Reconstruction imaginaire de la baleine fossilisée, par le dessinateur Ahmed Morsi, membre de l’équipe scientifique.
Quant au genre, les paléontologues ont préféré le nommer « Rayanensis », vu la région où la baleine a été découverte, Wadi Al-Rayane. Selon les paléontologues, la baleine reine a vécu lorsque la plupart des terres d’Egypte étaient couvertes par la mer Téthys. A cette époque ont vécu dans cette mer des animaux marins anciens, y compris les ancêtres des baleines actuelles. « L’étude anatomique détaillée des fossiles de Tutcetus Rayanensis indique qu’ils sont différents de tous leurs homologues connus de leur temps. Ils possèdent un type unique de dents qui nous ont permis d’identifier leur genre, leur nourriture, leur habitat, ainsi que leur mode de vie », reprend Gohar. Il ajoute que l’examen des dents avec les rayons X a ouvert de nouveaux horizons et a permis une nouvelle connaissance de la vie de Tutcetus en général et celle de ses homologues, ancêtres des baleines disparues. En effet, les dents de cette baleine poussent et grandissent à un rythme accéléré. Et ce, tout en prenant en considération la petitesse de sa taille. « Ce qui indique que leur mode de vie est évolué et accéléré. Cette espèce produisait un seul foetus par an. Mais elle pourrait produire un deuxième foetus si nécessaire, avec une vitesse plus grande », renchérit Gohar. Peut-être ce mode de vie est-il la raison essentielle de la réussite de la famille « Basilosauridae » qui s’est complètement adaptée à la vie marine plus que ses ancêtres amphibies. Cette baleine s’est exceptionnellement adaptée aux nouveaux habitats marins après avoir quitté la surface de la terre. « Peut-être que ce transfert complet de la terre à la mer a eu lieu dans les lieux tropicaux et presque-tropicaux », explique Gohar. Les paléontologues rendent la raison de la taille réduite de la baleine découverte au réchauffement qui a frappé la terre à cette ère lointaine. Ce phénomène est connu par le « Lutétien tardif, Thermique Maximal ».

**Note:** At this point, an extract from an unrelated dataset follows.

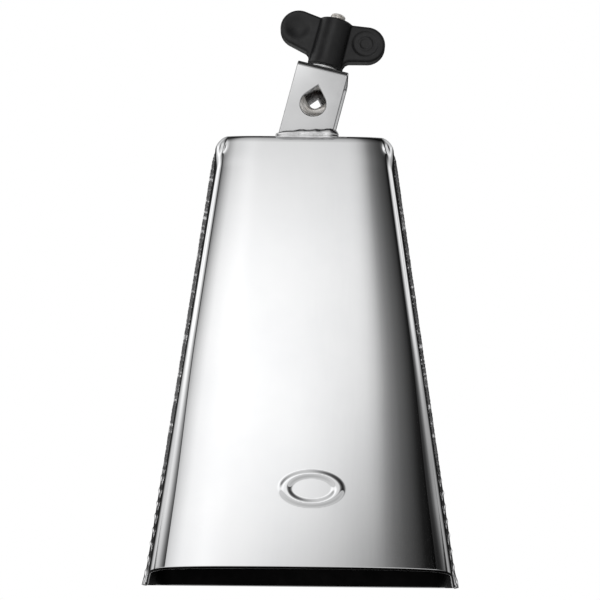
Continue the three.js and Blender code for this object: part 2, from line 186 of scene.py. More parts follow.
class Graph:
    """A node tree that is being built."""

    def __init__(self, tree):
        self.tree = tree

    def add(self, kind, **settings):
        node = self.tree.nodes.new(kind)
        for key, value in settings.items():
            setattr(node, key, value)
        return node

    def link(self, source, target):
        self.tree.links.new(source, target)

    def spread(self, value, start, end, low, high):
        node = self.add("ShaderNodeMapRange")
        for socket, number in zip(("From Min", "From Max", "To Min", "To Max"), (start, end, low, high)):
            node.inputs[socket].default_value = number
        self.link(value, node.inputs["Value"])
        return node.outputs["Result"]

    def ramp(self, value, *stops):
        node = self.add("ShaderNodeValToRGB")
        elements = node.color_ramp.elements
        for index, (place, colour) in enumerate(stops):
            element = elements[index] if index < 2 else elements.new(place)
            element.position = place
            element.color = (*colour, 1)
        self.link(value, node.inputs["Fac"])
        return node.outputs["Color"]


class Nodes(Graph):
    """One material's tree around its Principled shader."""

    def __init__(self, name, **values):
        self.material = bpy.data.materials.new(name)
        self.material.use_nodes = True
        super().__init__(self.material.node_tree)
        self.shader = self.tree.nodes["Principled BSDF"]
        self.place = self.add("ShaderNodeTexCoord").outputs["Object"]
        for key, value in values.items():
            self.shader.inputs[key].default_value = value

    def scaled(self, stretch):
        mapping = self.add("ShaderNodeMapping")
        mapping.inputs["Scale"].default_value = stretch
        self.link(self.place, mapping.inputs["Vector"])
        return mapping.outputs["Vector"]

    def noise(self, scale, detail=3, roughness=0.5, stretch=None):
        texture = self.add("ShaderNodeTexNoise")
        texture.inputs["Scale"].default_value = scale
        texture.inputs["Detail"].default_value = detail
        texture.inputs["Roughness"].default_value = roughness
        self.link(self.scaled(stretch) if stretch else self.place, texture.inputs["Vector"])
        return texture.outputs["Fac"]

    def colour(self, value, *stops):
        self.link(self.ramp(value, *stops), self.shader.inputs["Base Color"])

    def roughness(self, value, low, high):
        self.link(self.spread(value, 0.3, 0.7, low, high), self.shader.inputs["Roughness"])

    def bump(self, *layers):
        """Each layer is (height, strength, distance), the coarsest first."""
        normal = None
        for height, strength, distance in layers:
            node = self.add("ShaderNodeBump")
            node.inputs["Strength"].default_value = strength
            node.inputs["Distance"].default_value = distance
            self.link(height, node.inputs["Height"])
            if normal:
                self.link(normal, node.inputs["Normal"])
            normal = node.outputs["Normal"]
        self.link(normal, self.shader.inputs["Normal"])


def chrome_material():
    m = Nodes("polished_chrome", Metallic=1)
    cloud = m.noise(26, 4, 0.55)
    grain = m.noise(420, 2, 0.5, stretch=(1, 1, 0.06))
    m.colour(cloud, (0.25, (0.87, 0.875, 0.885)), (0.75, (0.93, 0.932, 0.935)))
    m.roughness(m.noise(60, 5, 0.6), 0.035, 0.06)
    m.bump((m.noise(11, 1, 0.4), 0.25, 0.0006), (grain, 0.06, 0.00004), (m.noise(2600, 2), 0.04, 0.00002))
    return m.material


def painted_shade_inside_material():
    # painted shade: near-black metal for the bell's inside, and painted dark reflection for its rolled outer
    # lip
    m = Nodes("painted_shade_inside", Metallic=1)
    cloud = m.noise(45, 5, 0.6)
    m.colour(cloud, (0.3, (0.006, 0.006, 0.006)), (0.7, (0.016, 0.015, 0.015)))
    m.roughness(m.noise(150, 4), 0.35, 0.6)
    m.bump((m.noise(90, 3), 0.3, 0.0003), (m.noise(1500, 2), 0.2, 0.00005))
    return m.material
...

Une autre possibilité suggérée par les chercheurs : la baleine Tutcetus Rayanensis a hérité ce caractère de ses ancêtres les moins évolués. Selon la paléontologue Sanaa Al-Sayed, membre de l’équipe scientifique « Sallam Lab » et déléguée de l’Université de Michigan aux Etats- Unis, les baleines émigrent aujourd’hui aux eaux chaudes et se reproduisent dans les mêmes conditions que l’Egypte a vécues il y a des millions d’années. « Fayoum était l’une des plus importantes régions de reproduction des baleines anciennes. Les baleines anciennes ont peut-être émigré au Fayoum de différentes régions, attirant alors les baleines féroces et plus grandes comme Basilosaurus », souligne-t-elle.